[Records with modeling code]
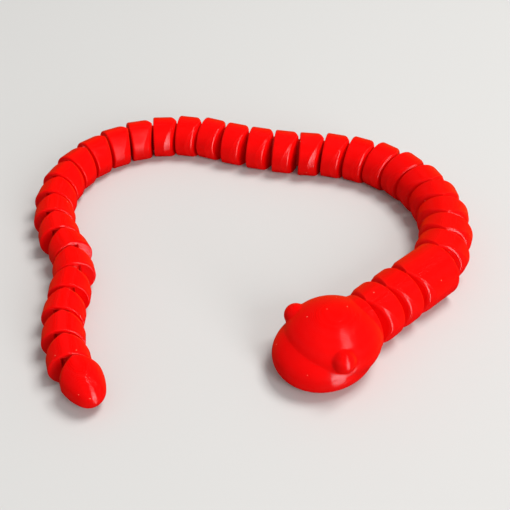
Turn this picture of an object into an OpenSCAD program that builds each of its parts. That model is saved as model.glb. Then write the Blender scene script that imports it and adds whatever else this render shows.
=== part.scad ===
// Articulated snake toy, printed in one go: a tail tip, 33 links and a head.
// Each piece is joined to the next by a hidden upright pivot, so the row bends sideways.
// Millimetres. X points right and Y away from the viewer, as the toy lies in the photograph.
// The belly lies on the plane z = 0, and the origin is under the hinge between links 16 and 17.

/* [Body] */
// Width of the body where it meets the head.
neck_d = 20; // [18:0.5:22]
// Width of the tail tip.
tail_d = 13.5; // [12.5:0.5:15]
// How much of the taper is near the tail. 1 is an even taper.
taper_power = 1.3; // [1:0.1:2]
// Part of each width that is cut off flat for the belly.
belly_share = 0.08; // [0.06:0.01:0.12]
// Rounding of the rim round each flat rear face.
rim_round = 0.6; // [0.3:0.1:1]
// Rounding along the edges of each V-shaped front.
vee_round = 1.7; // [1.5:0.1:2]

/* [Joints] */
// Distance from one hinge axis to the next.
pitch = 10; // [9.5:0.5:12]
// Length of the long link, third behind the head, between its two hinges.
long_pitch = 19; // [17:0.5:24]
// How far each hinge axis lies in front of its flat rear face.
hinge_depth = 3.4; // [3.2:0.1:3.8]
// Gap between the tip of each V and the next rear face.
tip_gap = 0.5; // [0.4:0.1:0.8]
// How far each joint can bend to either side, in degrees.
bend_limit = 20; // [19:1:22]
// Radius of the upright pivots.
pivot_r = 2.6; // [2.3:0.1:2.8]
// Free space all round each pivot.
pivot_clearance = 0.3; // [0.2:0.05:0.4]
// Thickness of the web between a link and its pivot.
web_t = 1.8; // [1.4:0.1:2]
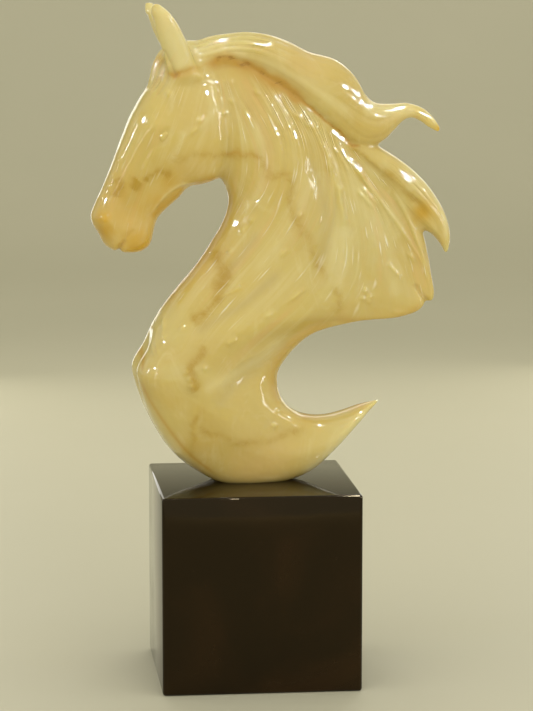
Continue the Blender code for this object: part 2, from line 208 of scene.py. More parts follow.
==
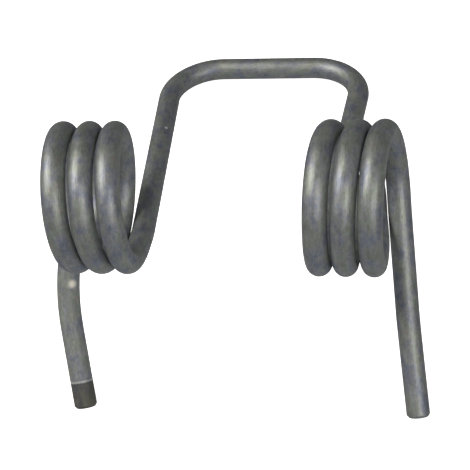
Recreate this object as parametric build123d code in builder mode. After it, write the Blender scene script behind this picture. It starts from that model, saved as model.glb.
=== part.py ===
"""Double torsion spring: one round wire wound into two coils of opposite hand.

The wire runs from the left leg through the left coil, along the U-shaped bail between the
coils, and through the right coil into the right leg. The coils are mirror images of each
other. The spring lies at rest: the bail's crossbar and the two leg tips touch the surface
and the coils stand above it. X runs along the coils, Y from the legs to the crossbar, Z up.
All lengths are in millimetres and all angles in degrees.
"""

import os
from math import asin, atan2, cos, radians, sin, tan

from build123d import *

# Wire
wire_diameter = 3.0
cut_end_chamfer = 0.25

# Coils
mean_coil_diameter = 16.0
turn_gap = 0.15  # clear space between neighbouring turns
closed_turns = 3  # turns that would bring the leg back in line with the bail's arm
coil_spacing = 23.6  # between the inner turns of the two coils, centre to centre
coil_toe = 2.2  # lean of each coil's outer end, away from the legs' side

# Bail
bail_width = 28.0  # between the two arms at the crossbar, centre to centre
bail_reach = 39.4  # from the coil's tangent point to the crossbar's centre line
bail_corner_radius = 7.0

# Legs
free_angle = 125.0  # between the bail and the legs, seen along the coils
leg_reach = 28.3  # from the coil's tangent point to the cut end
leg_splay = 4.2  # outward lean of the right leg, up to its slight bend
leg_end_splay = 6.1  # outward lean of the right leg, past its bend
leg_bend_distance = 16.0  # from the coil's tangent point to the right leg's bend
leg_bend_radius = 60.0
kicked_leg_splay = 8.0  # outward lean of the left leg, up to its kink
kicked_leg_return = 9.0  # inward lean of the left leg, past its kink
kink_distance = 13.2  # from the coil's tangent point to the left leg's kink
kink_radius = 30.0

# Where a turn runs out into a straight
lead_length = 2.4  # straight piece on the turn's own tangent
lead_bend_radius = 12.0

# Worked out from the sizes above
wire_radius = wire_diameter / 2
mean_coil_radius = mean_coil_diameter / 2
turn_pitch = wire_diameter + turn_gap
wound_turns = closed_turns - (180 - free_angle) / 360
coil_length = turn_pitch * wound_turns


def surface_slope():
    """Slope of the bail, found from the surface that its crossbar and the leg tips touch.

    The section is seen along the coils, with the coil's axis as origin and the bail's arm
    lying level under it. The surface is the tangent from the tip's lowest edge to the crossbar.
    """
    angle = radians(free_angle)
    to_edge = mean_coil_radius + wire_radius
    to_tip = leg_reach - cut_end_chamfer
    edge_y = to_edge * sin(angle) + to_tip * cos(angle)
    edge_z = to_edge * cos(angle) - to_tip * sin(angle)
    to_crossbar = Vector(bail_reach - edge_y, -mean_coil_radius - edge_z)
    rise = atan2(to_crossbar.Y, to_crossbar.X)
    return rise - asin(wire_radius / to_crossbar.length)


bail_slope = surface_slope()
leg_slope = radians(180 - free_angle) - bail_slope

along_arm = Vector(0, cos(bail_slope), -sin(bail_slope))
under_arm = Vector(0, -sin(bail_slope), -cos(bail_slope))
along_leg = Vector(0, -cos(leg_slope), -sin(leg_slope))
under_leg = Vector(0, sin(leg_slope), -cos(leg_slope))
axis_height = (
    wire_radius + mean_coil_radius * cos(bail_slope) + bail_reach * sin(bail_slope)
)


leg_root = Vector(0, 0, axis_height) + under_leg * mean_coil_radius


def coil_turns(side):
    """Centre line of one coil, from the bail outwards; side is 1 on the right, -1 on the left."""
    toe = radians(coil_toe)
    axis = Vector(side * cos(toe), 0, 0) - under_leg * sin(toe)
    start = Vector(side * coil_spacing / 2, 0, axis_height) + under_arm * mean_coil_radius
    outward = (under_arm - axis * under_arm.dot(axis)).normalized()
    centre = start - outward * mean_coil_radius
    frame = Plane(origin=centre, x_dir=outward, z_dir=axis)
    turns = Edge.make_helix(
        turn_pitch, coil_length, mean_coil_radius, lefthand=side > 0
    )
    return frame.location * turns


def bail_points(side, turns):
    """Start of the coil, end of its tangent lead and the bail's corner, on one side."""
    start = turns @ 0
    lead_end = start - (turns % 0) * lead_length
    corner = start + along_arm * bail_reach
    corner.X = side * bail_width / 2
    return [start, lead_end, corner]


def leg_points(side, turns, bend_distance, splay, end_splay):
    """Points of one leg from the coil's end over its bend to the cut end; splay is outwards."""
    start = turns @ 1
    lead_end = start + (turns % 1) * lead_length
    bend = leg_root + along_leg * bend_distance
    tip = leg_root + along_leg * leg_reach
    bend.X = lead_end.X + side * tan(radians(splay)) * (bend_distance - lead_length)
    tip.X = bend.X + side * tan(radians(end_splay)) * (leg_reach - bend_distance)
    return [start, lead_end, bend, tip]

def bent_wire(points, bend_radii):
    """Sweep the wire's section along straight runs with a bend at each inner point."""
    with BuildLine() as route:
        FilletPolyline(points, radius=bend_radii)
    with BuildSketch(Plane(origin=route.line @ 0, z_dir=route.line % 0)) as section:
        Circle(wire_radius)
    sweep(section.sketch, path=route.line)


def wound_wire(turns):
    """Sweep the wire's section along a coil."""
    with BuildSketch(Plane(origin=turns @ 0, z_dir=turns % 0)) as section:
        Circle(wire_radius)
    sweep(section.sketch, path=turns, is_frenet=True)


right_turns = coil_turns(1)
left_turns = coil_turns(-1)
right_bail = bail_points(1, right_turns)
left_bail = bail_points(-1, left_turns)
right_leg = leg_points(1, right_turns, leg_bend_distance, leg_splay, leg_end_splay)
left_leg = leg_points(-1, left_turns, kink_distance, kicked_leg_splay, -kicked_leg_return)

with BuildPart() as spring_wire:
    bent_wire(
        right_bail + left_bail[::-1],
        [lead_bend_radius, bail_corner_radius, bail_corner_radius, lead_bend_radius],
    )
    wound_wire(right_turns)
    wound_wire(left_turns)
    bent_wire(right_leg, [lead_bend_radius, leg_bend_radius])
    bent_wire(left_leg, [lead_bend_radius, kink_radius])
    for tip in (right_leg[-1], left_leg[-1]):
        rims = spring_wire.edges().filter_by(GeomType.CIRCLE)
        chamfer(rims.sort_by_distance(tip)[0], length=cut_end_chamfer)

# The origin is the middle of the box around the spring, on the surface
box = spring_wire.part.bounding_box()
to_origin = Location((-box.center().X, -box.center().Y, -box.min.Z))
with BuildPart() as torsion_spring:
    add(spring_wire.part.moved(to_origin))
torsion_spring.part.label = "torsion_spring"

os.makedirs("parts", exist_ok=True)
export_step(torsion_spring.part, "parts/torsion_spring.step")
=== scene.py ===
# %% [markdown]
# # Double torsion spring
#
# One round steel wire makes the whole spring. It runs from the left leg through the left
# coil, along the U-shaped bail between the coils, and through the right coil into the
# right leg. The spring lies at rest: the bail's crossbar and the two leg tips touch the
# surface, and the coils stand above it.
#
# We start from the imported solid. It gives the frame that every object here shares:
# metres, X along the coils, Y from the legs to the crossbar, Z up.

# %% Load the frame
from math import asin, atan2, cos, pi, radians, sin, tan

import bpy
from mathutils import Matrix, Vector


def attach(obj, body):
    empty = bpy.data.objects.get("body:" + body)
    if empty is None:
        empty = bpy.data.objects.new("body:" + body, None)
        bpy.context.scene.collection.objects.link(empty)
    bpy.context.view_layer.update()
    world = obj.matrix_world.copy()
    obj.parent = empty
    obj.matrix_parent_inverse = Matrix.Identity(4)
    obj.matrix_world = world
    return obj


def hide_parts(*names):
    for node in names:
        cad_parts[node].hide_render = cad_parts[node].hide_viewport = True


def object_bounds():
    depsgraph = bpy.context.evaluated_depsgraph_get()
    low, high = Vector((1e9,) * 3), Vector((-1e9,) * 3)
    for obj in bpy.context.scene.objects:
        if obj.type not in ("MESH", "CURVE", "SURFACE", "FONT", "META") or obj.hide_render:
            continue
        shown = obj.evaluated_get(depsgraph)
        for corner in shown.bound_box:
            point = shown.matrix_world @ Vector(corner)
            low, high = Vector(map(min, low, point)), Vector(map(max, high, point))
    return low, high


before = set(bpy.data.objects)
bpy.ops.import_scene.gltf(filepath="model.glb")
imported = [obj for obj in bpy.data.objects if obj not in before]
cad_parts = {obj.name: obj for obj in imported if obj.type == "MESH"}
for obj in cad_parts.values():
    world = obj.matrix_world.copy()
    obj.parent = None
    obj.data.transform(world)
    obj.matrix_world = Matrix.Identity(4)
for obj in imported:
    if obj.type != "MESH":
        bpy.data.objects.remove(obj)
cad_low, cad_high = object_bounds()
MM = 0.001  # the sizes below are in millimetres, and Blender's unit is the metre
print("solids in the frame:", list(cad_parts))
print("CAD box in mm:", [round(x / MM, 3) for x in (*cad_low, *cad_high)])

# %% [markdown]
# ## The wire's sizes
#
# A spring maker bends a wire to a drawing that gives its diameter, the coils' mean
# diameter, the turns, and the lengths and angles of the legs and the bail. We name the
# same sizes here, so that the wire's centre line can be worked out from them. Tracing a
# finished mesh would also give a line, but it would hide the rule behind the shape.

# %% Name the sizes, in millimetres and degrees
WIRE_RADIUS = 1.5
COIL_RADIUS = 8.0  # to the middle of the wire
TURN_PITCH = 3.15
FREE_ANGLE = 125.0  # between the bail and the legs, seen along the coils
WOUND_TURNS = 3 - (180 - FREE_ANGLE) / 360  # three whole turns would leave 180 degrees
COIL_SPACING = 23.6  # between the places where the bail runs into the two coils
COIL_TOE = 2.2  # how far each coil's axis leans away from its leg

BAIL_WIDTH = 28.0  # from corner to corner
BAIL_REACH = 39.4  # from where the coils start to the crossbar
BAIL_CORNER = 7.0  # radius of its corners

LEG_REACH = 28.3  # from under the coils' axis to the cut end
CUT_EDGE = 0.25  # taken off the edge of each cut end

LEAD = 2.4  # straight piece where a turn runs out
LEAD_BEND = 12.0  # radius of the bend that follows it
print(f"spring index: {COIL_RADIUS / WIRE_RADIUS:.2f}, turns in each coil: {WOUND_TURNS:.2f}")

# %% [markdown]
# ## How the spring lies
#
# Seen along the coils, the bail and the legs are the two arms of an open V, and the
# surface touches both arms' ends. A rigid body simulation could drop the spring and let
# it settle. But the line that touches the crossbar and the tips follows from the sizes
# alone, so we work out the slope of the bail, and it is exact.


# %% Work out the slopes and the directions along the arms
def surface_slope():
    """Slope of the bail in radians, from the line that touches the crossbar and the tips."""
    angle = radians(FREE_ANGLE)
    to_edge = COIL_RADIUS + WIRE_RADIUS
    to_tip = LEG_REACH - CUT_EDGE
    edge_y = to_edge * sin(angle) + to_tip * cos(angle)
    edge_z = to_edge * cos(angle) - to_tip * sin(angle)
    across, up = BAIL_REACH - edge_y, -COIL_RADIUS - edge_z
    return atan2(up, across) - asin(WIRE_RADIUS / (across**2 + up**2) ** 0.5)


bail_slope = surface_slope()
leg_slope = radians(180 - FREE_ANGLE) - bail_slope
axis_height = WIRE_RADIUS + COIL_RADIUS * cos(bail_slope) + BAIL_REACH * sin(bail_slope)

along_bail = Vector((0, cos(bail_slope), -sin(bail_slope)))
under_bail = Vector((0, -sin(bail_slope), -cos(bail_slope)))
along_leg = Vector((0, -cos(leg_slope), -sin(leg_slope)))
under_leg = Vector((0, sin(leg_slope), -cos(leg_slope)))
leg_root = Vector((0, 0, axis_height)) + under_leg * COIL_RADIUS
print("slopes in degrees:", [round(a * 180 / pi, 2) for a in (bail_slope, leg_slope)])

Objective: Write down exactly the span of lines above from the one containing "# The origin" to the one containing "if empty is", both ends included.

Correct answer:
# The origin is the middle of the box around the spring, on the surface
box = spring_wire.part.bounding_box()
to_origin = Location((-box.center().X, -box.center().Y, -box.min.Z))
with BuildPart() as torsion_spring:
    add(spring_wire.part.moved(to_origin))
torsion_spring.part.label = "torsion_spring"

os.makedirs("parts", exist_ok=True)
export_step(torsion_spring.part, "parts/torsion_spring.step")
=== scene.py ===
# %% [markdown]
# # Double torsion spring
#
# One round steel wire makes the whole spring. It runs from the left leg through the left
# coil, along the U-shaped bail between the coils, and through the right coil into the
# right leg. The spring lies at rest: the bail's crossbar and the two leg tips touch the
# surface, and the coils stand above it.
#
# We start from the imported solid. It gives the frame that every object here shares:
# metres, X along the coils, Y from the legs to the crossbar, Z up.

# %% Load the frame
from math import asin, atan2, cos, pi, radians, sin, tan

import bpy
from mathutils import Matrix, Vector


def attach(obj, body):
    empty = bpy.data.objects.get("body:" + body)
    if empty is None:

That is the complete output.